After a royally long wait, I’ve finally tasted Meghan Markle’s jam.
The Duchess of Sussex’s As Ever product launch sold out in under an hour when it dropped on April 2, but I made it my job — which it is — to get my commoner paws on the Raspberry Spread for a taste test. For good measure, I scooped up her Herbal Hibiscus Tea, Herbal Peppermint Tea and Flower Sprinkles, which — if I learned one thing from With Love, Meghan — can go atop anything.
The package was delivered quickly — take that, “porch pirates” — in an innocuous white box that could have been anything … until you spot the “Open with care” label in calligraphy font that screams Meghan Sussex. It also has the (allegedly lifted) As Ever logo. Inside the box, there was a note from “Meghan” — not “Meg,” as her friends call her — telling me to enjoy, and the products wrapped in the biodegradable packing peanuts and tissue paper that gave her sleepless nights.
The Duchess of Sussex told us to “enjoy.” We tried. (Yahoo Entertainment)
Raspberry Spread in Keepsake Packaging, $14
Hibiscus and Peppermint Tea, $12 each
At first look, the 7.6 oz jar of preserves (It’s technically not jam. Here’s the difference, but we’ll call it what we want, having waited a year for it.) seems small, but probably because it sits in the larger “elegant keepsake packaging,” which is how the tube it comes in is described on the website. Yes, I spent $5 extra for a cardboard container with a ribbon poking up from the top like Alfalfa that’s already in my recycling bin.
After hearing about the jam for over a year — during which the Montecito, Calif.-inspired lifestyle brand underwent a name change (bye, American Riviera Orchard) — and watching Markle’s celebrity friends post about it on Insta-brag, I couldn’t wait to dig in with a few of my closest coworkers. We heard it was underwhelming and worse, but we went in with open minds and open taste buds.
The jam costs $9 but $14 with the keepsake box. (Yahoo Entertainment)
And yet … we were disappointed as well.
The jam has been called “runny” — the As Ever description says it’s supposed to be (it’s a “fluid texture so it can be drizzled, spread, poured”) — and that was a complaint in our Yahoo kitchen taste test, but it went beyond that.
“Bad taste, bad texture, bad memory,” said one staffer.
The hint of lemon that the jam boasts wasn’t a good thing. “It’s acidic,” said someone else.
“Did we get a bad batch?” asked another person.
In addition to having crackers and bread for our jam party, we had brie, and some people said they liked it atop the cheese but wouldn’t want it alone.
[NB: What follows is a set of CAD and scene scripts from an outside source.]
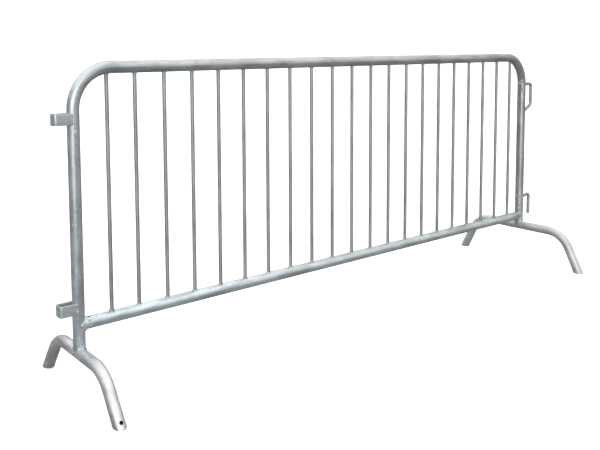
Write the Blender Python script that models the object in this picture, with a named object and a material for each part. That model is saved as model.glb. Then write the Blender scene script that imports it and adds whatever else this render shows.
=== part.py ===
"""Crowd control barrier: a welded steel panel on two arched feet.

Units are metres. X runs along the barrier, Y runs across it and Z is up, with the origin on the ground
at the middle. The strap loops are on the -X post and the hooks on the +X post. A second barrier hangs
its hooks in the first one's loops.
"""

import math

import bmesh
import bpy
from mathutils import Vector

# Tubes, rods and strap
TUBE_RADIUS = 0.02065
TUBE_WALL = 0.002
ROD_RADIUS = 0.007
STRAP_THICKNESS = 0.005
STRAP_HEIGHT = 0.038
GAP = 0.0003

# Panel
POST_SPACING = 2.520
HEIGHT = 1.095
CORNER_RADIUS = 0.135
BOTTOM_RAIL_Z = 0.235
BAR_COUNT = 21
BAR_PITCH = 0.115
FIRST_BAR_NUDGE = 0.010
VENT_RADIUS = 0.006
VENT_FROM_POST = 0.034

# Feet: the height and the half span are those of the tube's axis
LEFT_FOOT_HEIGHT = 0.139
LEFT_FOOT_HALF_SPAN = 0.274
LEFT_LEG_ANGLE = math.radians(54)
RIGHT_FOOT_HEIGHT = 0.184
RIGHT_FOOT_HALF_SPAN = 0.335
RIGHT_LEG_ANGLE = math.radians(64)
FOOT_BEND_RADIUS = 0.120
FOOT_CAP = 0.003
DRAIN_RADIUS = 0.0065
DRAIN_HEIGHT = 0.007
END_SIDES = {"front": -1, "rear": 1}

# Links: a reach is measured from the post's axis to the outermost surface
LOOP_REACH = 0.0715
LOOP_WIDTH = 0.042
LOOP_INNER_RADIUS = 0.004
UPPER_LOOP_Z = 0.9125
LOWER_LOOP_Z = 0.294
HOOK_RADIUS = 0.008
HOOK_REACH = 0.094
UPPER_HOOK_ARM_Z = 0.9346
UPPER_HOOK_ELBOW_Z = 0.824
UPPER_HOOK_END = Vector((0.0345, 0.0, 0.796))
LOWER_HOOK_ARM_Z = 0.3341
LOWER_HOOK_CREST_Z = 0.3443
LOWER_HOOK_END_Z = 0.2345
HOOK_BEND_RADIUS = 0.016
HOOK_STUB = 0.004

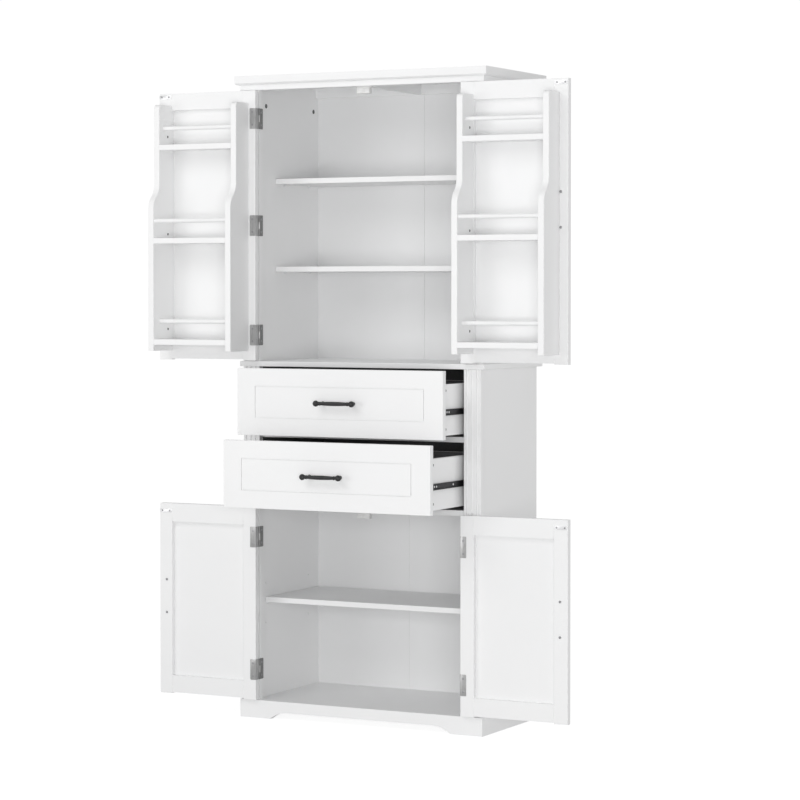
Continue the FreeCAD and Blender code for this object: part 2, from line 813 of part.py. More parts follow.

The most positive review was someone saying, “It’s fine,” which is not the kind of thing you’d include in As Ever marketing materials: Raspberry Preserves that taste … fine.
The flower sprinkles were a withering disappointment too. On Markle’s Netflix show, she put them on everything — including kids’ peanut butter and jelly sandwiches — so we thought they had to be good. After all, kids are famously picky eaters.
“It’s like cardboard soaked in perfume,” said one editor. Another compared it to “hard grass.”
“It’s like I ate potpourri by accident,” said a third person.
Maybe we oversprinkled? Our staff liked the grocery store cake but not the “potpourri” on top. (Yahoo Entertainment)
We had sprinkled the edible flowers on white grocery store cake, and the consensus was: $7 Wegmans cake, good. $15 As Ever sprinkles, bad.
For what it’s worth, they looked pretty. But what does that mean if they’re not palatable?
The one thing people didn’t complain about was the tea. But it was basic — someone compared it to Tazo — as if it could have been any tea bag dropped into a cup of hot water.
While the tea comes in a cute tin, the bags have no branding. The bag string is anchored with a basic white paper tab — like they forgot to print the As Ever logo on it.
The tea on the tea? It was fine. (Yahoo Entertainment)
That was kind of the thing with the entire taste test. When you’re ordering from Markle’s brand, there’s the idea that you’re buying into what you think will be a royal experience. Or, at the very least, an A-list experience. You want the products to be regal or special or … simply not taste like cardboard or potpourri.
So, after refreshing my computer approximately 576 times to be able to buy these things the moment they went on sale, and being excited to try them and making a moment of it, it didn’t feel like I was getting the royal treatment in any way. It felt more like my money was going toward the mortgage payment on Markle and Prince Harry’s $14.65 million home.
And that was disappointing, as ever.